There is a need for resistive films which can be prepared with resistances varied over a substantial range. Fabrication of such films has been problematic. Typically, the resistance of the films is changed by varying the quantity of conductive material dispersed in a binder. A greater resistance is achieved by lower loadings of the conductive material. However, very small decreases in loading of conductive materials at the percolation threshold cause dramatic increases in resistance. These increases in resistance are most dramatically seen when the conductive materials are particles. Light loadings of conductive particles in insulating host polymers have been attempted to avoid the dramatic increase in resistance at the percolation threshold. However, this leads to inhomogeneity and difficulty in controlling material parameters. To reduce this effect, various less conductive materials have been used at high loadings, for example, various metal containing particles and various carbon black particles. However, high loadings of particles in a film make the film brittle.
An example of the need for resistive films can be found in corona charging devices, such as scorotrons. The flat scorotron is a current charging device based on a concept by R. W. Gundlach et al, European Patent Publication No. 0-274-895, published July 20, 1988. The device comprises a set of thin conductive lines deposited on a substrate and is used to replace the free-standing corona wire in a typical electrophotographic device. A flat scorotron has a number of advantages over other corona charging devices, such as being easier to clean, less likely to break because of paper misfeed or cleaning, and inexpensive to produce. However, the device suffers from a number of problems. Any differences in the microstructure of the pins cause each pin to form a corona at a slightly different voltage. Once a corona forms at the end of a pin, the voltage drops because the corona sustaining voltage is less than the corona onset voltage. The drop in voltage prevents other pins from, forming a corona. This self-limiting behavior can be overcome by including current limiting resistances between each pin and the bus bar. However, it is difficult to control the resistances because the required resistivity for such devices is at the edge of the percolation threshold for most materials. Any small, local changes in composition result in large changes in resistivities making it difficult to obtain a controlled, uniform resistivity.

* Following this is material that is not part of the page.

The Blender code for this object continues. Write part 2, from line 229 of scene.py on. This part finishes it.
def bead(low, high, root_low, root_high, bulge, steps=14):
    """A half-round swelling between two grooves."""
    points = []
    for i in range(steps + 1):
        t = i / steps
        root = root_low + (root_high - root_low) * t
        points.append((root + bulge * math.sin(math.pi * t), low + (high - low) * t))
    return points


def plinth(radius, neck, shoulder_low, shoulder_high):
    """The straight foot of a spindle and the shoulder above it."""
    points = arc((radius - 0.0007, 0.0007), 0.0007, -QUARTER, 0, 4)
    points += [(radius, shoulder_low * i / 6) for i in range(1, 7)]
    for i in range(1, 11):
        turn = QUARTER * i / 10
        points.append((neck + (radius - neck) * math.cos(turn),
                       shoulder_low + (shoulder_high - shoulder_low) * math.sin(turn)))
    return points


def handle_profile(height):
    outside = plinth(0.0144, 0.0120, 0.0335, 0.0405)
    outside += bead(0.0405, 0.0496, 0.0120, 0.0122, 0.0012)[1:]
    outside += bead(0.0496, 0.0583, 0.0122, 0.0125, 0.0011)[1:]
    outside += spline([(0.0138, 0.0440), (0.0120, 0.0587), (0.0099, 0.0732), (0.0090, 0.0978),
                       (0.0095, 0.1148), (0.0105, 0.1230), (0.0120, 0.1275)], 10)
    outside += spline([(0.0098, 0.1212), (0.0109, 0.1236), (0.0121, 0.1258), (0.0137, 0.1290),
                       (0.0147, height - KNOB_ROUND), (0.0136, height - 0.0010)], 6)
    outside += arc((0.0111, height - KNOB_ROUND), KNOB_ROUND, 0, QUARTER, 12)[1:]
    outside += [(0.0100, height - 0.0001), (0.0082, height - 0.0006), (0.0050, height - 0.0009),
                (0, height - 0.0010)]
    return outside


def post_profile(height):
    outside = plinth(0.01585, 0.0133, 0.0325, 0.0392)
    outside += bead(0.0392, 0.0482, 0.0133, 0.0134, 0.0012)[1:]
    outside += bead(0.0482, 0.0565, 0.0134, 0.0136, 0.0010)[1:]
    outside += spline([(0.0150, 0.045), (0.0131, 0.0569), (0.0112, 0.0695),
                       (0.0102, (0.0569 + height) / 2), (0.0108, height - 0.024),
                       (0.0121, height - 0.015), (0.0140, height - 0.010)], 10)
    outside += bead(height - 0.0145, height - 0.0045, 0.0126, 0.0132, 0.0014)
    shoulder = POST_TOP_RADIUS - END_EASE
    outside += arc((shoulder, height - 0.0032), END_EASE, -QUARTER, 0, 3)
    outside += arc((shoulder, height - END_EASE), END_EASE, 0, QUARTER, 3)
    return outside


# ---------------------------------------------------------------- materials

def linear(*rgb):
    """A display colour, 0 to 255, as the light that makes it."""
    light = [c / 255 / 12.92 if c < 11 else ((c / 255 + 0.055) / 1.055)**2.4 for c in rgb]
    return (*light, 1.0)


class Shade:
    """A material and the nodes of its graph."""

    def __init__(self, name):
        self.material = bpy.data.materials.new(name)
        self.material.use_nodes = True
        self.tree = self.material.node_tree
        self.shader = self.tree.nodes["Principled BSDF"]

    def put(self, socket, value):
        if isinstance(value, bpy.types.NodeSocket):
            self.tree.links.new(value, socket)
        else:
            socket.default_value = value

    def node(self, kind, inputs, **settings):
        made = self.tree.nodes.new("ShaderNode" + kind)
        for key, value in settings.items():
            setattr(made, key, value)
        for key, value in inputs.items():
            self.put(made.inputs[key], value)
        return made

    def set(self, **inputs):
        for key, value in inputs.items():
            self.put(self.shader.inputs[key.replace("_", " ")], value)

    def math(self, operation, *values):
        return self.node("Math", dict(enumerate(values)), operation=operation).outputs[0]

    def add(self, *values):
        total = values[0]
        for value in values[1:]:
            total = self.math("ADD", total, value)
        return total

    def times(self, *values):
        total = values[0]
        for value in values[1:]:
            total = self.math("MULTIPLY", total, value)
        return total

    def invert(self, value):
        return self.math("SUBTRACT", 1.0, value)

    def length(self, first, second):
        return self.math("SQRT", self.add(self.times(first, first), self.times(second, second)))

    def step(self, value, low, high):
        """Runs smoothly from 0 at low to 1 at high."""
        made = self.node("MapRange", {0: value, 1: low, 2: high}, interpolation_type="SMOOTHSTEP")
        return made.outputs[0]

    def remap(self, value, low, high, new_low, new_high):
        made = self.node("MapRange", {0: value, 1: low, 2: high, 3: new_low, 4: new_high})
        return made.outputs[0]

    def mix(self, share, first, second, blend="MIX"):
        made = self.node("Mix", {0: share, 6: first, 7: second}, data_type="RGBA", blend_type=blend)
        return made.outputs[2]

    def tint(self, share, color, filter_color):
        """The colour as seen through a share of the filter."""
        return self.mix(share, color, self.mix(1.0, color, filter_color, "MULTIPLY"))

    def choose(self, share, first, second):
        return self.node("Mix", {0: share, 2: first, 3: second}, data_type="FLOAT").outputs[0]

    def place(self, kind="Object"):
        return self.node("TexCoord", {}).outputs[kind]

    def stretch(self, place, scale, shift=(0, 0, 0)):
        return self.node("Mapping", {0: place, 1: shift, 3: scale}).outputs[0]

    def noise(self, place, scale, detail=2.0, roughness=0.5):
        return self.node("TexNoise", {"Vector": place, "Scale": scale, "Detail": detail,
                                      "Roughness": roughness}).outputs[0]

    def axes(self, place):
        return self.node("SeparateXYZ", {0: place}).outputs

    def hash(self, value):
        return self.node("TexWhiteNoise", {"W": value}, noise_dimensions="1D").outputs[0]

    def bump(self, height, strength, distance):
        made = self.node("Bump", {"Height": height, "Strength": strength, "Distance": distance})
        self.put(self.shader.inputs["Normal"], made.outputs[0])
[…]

Another example of the need for resistive films can be found in document sensing devices in xerographic copying machines. As a document or paper passes between an electrical contacting brush and a resistive film, the resistance of the circuit is changed. A sensing circuit will produce a signal indicative of the presence and position of the paper and the document path may be corrected. See H. Rommelmann et al, Xerox Disclosure Journal 12(2) 81-2 (1987).
Another example of the need for resistive films can be found in simple voltage sensors for electrostatically charged surfaces. A high voltage sensor fabricated with a resistive film bleeds only a small quantity of charge from a surface leaving the charge density nearly unchanged.

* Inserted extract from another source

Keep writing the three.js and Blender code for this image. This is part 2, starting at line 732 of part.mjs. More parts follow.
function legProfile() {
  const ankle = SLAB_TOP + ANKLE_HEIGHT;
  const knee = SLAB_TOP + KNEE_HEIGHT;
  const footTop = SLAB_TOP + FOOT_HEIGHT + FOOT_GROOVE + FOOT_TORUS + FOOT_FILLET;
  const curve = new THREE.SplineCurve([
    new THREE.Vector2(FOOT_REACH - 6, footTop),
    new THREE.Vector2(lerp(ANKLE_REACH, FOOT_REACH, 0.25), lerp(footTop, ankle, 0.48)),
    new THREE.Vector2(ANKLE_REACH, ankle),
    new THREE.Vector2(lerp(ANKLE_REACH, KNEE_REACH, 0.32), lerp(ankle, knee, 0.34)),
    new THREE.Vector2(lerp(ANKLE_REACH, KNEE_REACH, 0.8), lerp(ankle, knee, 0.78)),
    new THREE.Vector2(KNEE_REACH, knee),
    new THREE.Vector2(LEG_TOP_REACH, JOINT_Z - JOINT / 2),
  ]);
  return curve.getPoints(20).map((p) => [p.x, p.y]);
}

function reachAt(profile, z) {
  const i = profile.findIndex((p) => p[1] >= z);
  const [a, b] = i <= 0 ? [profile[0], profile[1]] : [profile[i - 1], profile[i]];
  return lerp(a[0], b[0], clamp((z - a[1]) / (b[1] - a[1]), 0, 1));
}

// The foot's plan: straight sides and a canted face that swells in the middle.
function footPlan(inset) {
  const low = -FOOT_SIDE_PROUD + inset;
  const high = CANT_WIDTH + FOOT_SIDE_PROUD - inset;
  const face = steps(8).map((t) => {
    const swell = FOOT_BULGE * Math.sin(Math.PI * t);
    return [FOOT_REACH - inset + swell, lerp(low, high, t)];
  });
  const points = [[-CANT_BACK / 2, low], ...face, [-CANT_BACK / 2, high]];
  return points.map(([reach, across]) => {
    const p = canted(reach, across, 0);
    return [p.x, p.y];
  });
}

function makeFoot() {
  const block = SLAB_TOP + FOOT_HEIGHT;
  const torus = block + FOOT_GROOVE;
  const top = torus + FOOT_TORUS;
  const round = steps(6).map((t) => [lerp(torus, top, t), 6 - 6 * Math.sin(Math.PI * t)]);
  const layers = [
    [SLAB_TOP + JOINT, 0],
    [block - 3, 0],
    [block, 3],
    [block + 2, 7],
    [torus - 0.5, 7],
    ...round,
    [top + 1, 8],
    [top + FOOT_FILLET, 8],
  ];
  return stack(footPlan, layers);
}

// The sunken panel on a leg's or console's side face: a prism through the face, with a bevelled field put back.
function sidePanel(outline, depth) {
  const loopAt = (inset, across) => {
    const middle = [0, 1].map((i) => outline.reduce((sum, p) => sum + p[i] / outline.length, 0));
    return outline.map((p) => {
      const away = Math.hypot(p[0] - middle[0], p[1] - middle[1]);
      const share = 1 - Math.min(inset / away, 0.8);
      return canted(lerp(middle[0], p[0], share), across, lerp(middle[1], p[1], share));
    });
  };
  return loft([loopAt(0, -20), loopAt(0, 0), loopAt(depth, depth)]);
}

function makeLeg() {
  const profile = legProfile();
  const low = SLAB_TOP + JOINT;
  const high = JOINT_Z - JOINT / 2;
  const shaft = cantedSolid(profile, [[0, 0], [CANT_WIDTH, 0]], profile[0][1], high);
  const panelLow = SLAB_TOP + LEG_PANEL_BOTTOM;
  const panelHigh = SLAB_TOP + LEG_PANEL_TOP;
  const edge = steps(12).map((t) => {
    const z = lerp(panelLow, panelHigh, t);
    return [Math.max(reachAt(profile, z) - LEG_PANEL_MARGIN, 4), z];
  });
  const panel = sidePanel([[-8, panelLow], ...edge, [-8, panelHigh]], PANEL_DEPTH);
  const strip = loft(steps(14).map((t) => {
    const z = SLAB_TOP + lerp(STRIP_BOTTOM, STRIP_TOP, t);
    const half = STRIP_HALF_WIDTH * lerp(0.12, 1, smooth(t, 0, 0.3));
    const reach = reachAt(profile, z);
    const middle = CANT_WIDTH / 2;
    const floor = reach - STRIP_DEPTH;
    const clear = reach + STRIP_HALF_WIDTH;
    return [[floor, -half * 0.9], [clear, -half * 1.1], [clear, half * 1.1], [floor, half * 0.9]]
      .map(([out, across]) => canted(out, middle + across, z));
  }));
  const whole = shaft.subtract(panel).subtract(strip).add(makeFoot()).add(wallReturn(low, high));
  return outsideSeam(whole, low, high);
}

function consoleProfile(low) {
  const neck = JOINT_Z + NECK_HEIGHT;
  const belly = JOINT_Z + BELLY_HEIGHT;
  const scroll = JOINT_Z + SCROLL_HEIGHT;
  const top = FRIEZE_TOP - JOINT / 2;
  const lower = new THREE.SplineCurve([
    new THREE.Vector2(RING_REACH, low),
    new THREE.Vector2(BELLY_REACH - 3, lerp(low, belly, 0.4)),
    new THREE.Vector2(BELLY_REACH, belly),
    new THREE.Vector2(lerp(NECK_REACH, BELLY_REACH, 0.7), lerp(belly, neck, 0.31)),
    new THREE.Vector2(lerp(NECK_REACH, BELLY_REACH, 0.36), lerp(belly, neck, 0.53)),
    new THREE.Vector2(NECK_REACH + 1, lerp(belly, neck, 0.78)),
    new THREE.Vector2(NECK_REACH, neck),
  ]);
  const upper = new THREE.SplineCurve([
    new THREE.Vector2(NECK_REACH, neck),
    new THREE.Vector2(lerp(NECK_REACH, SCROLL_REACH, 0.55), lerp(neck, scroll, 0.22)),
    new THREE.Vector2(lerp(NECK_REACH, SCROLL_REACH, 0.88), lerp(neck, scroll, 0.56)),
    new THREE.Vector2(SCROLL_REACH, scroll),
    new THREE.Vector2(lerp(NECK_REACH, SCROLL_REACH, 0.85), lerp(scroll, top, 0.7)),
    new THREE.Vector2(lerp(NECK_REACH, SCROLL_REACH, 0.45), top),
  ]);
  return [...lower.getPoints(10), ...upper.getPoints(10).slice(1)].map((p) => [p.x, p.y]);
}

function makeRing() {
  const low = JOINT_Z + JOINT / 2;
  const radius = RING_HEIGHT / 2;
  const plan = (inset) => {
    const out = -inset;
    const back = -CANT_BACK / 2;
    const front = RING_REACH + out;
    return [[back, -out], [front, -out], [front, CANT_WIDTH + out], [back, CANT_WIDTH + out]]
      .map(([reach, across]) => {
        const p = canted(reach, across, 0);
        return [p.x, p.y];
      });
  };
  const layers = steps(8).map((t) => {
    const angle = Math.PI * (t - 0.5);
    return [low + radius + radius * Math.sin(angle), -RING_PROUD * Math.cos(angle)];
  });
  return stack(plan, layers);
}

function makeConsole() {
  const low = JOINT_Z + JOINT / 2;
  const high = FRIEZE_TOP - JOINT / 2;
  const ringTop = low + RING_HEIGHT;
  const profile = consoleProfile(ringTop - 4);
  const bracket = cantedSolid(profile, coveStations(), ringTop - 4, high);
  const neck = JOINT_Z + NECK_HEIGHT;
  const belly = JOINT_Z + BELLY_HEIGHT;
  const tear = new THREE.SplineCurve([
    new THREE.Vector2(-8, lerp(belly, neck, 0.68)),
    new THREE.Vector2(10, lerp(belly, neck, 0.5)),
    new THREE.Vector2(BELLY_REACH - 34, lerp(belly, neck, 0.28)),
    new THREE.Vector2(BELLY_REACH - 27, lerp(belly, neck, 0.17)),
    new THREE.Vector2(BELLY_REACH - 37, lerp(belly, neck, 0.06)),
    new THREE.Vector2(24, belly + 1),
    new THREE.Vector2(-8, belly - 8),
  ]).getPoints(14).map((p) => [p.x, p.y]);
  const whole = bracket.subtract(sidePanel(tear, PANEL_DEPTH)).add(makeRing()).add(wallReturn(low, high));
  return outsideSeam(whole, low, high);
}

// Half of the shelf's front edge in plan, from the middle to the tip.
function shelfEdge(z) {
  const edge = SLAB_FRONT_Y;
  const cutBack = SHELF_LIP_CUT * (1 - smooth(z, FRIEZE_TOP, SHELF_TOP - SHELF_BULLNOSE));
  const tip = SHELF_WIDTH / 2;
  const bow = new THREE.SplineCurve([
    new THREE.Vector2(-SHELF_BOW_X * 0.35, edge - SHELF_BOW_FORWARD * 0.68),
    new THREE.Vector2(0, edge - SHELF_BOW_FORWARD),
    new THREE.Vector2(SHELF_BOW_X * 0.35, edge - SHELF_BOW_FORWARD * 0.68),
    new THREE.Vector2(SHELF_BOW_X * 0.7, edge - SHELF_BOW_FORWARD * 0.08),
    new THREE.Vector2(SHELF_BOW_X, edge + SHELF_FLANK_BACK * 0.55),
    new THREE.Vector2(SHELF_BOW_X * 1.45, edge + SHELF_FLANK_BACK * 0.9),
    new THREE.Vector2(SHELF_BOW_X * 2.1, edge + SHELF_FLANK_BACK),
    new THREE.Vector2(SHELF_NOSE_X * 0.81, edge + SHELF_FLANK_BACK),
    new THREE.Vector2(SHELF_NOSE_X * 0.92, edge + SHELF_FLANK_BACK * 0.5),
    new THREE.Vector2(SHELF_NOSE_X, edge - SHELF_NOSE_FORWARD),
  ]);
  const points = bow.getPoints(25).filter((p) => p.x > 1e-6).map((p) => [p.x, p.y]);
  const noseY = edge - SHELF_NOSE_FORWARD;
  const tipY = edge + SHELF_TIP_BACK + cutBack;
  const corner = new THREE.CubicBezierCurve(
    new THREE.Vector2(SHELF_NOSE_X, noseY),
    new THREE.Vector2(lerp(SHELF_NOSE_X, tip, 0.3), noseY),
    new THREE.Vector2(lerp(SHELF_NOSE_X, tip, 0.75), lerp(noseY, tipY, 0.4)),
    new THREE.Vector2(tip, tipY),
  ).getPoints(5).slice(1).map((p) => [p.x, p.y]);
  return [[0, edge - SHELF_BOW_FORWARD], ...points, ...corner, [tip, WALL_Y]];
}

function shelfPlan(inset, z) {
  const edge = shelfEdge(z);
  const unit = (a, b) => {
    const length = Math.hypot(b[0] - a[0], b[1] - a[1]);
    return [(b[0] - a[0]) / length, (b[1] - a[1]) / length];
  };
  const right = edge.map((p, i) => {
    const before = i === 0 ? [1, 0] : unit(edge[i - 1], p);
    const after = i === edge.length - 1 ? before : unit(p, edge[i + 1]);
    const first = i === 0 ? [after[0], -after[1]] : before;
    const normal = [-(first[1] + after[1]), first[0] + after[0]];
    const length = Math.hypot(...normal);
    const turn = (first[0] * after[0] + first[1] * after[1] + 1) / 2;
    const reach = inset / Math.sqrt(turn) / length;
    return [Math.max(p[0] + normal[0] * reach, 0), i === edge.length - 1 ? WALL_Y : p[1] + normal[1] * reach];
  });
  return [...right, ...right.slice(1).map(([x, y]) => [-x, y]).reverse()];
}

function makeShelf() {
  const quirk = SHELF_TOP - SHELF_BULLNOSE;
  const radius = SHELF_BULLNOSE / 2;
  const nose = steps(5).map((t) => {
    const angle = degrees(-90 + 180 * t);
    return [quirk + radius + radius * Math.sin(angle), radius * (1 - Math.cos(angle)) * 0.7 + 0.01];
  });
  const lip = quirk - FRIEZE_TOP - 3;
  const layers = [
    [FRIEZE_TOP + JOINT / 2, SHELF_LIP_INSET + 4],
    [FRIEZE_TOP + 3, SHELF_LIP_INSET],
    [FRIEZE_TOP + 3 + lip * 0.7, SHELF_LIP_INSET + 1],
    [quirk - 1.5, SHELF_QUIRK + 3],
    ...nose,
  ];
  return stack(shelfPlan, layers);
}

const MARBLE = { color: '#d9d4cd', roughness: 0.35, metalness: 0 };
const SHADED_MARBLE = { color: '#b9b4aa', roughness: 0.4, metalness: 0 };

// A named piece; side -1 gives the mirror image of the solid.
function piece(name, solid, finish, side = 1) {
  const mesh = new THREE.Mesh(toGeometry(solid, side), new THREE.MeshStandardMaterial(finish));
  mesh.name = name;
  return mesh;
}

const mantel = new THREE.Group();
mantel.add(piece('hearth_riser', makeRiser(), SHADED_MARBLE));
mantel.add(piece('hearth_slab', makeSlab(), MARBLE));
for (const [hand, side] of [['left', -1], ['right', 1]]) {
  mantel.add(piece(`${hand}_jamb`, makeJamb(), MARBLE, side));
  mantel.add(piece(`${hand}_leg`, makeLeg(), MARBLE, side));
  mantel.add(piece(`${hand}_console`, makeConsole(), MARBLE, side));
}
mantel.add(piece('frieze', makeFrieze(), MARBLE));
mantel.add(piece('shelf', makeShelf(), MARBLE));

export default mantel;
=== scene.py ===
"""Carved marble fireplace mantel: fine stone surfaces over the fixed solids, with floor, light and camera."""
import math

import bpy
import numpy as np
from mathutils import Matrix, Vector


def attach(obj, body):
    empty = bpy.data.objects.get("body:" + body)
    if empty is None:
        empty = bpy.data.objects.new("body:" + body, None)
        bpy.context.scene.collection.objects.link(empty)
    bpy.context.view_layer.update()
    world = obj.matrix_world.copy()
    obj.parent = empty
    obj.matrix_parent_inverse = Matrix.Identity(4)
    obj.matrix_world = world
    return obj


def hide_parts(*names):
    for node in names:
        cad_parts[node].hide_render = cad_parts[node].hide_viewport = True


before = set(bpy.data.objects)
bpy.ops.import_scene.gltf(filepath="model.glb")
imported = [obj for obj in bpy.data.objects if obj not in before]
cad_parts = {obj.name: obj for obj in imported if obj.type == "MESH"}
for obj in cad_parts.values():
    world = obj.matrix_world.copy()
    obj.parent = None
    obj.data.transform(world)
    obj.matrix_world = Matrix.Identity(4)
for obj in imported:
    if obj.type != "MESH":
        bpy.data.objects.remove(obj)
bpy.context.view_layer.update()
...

U.S. Pat. No. 4,491,536 to Tomoda et al discloses a composition comprising a fluoroelastomer and carbon fibers having a length of 0.1 to 5 millimeters. A volume "resistivity" of 10.sup.-1 to 10.sup.13 ohm-cm can be achieved with the composition. However, a slight increase in the loading of carbon fiber may produce a dramatic increase in volume resistivity of as much as 12 orders of magnitude. Thus, slight inconsistencies in the composition may lead to large changes in resistivity, especially in compositions having about 15-25% parts fibers.
Fibers have been used to achieve conductive compositions. For example, U.S. Pat. No. 4,569,786 to Deguchi discloses an electrically conductive composition comprising metallic and carbon fibers dispersed in a thermoplastic resin. The metallic and carbon fibers have a length of from 0.5 to 10 mm and are provided to impart conductivity to the composition. U.S. Pat. No. 3,406,126 to Litant discloses a conductive synthetic resin composition containing carbon filaments having a length of 1/4 to 3/4 inch in length. U.S. Pat. No. 4,810,419 to Kunimoto et al discloses a shaped electroconductive aromatic imide polymer article comprising an aromatic imide polymer matrix and 10% to 40% by weight of 0.05 to 3.0 mm long carbon fibers.
In these and other references, the emphasis is primarily on achieving highly conductive compositions. The resistivity of these compositions is difficult to control accurately and precisely. If fibers are used in the composition, the resistivity of the fibers may vary from batch to batch. Further, since the fibers are relatively long, the fibers tend to break. Breaks in the fibers result in fewer conductive pathways, leading to problems such as degraded performance of the composition.
There continues to be a need for materials having a proper resistivity which can be selected accurately while avoiding inhomogeneities in resistivity within the films formed from the materials.